In another overtime game played at the north end of Bryant Stadium, Conway got the first stab at scoring and reached the 2 where, on third down, the 6-1, 235-pound Hillis got to the lip of the goal line where he met Bryant’s 5-11, 170-pound safety Bryan Griffith who somehow denied him the end zone.
The Wampus Cats lined up to go for it on fourth down but a procedure penalty backed them up to the 6 and they decided to attempt a field goal that was somehow missed. Bryant brought on its own kicker Todd Bryan who drilled his kick to win it 36-33.

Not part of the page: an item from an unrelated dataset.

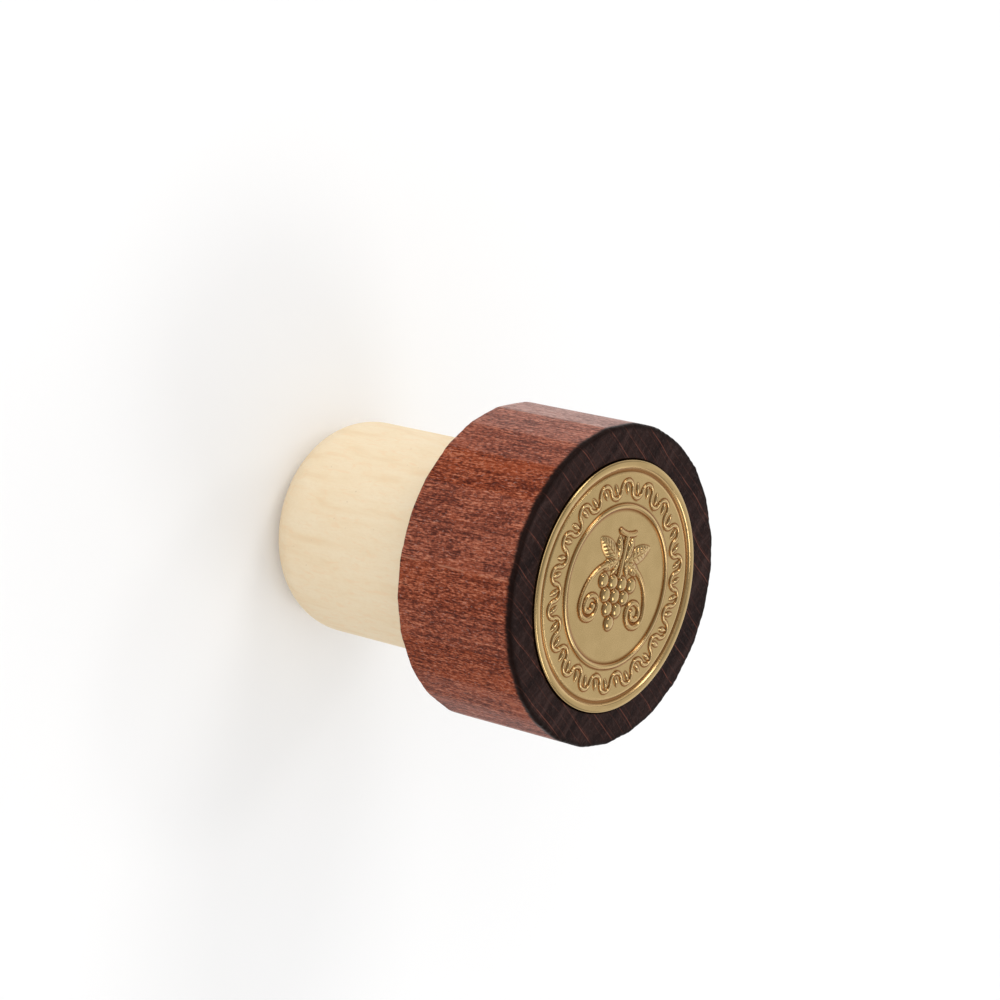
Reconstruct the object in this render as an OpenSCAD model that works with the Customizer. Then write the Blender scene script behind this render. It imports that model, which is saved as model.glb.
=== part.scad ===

Perhaps the most noteworthy of the north end zone charms came on a damp October night in 2004. The defending state champion Little Rock Central Tigers, on their way to a second title in a row, came to Bryant riding a 19-game winning streak. Their vaunted defense had allowed just 3 points in their first five games but the Hornets found a way to build a 15-7 lead going into the fourth quarter on a pair of touchdown pass from Anthony Mask to Richie Wood and a field goal by Bryan.
But Central rallied in the fourth quarter, trimming the lead to 15-13 with just under 10 minutes left. The Hornets held on until late in the game. Central, down to probably its last possession after a goal line stand earlier in the quarter by the Bryant defense, drove for a go-ahead touchdown with Mickey Dean taking it into the south end zone from 11 yards out with 1:46 to go.
It looked like the Tigers would escape with their winning streak and national ranking intact but Mask, who was 30 of 54 passing in the game, hit Wood with a couple of short throws and the Hornets converted a fourth down as they marched to the Central 15. A clutch catch by Brandon Butler out of the backfield converted a third down to get them there with less than 30 second to play.
But three incompletions followed and the Hornets were down to their last snap. Mask rolled slightly to his right and rifled a pass to Dustin Holland, who had pulled up between a pair of Central defenders a yard beyond the goal line. Holland grasped the throw and Bryant had regained the lead with :08.3 showing on the clock.
Bryant won it 22-19. It was the only loss over more than two seasons for Central.
Even last year, the north end zone proved to be the scene of another dramatic win. In what turned out to be a game for the championship of the 7A-Central Conference, Bryant and Russellville had battled to a 7-7 deadlock. Late in the game, Bryant made a defensive stand and the offense got one last chance to win it in regulation. Key runs by Aspen Trevino and a pass from Logan Parker to Jake Jackson fueled the drive. But they needed a leaping, spinning catch by Taylor Masters to get to the 17 with 39 seconds left. Parker centered the ball on the field with a 2-yard keeper and the Hornets let the time roll down to :03.7 before calling their final timeout.
Despite a pair of “icing” timeouts by Russellville, Austin Bradley came on to drill a 33-yard field goal out of the hold of Ethan Powell to win it.
There have been others, perhaps, but one more can definitely be added to the list on an “enchanting” Halloween night in 2008.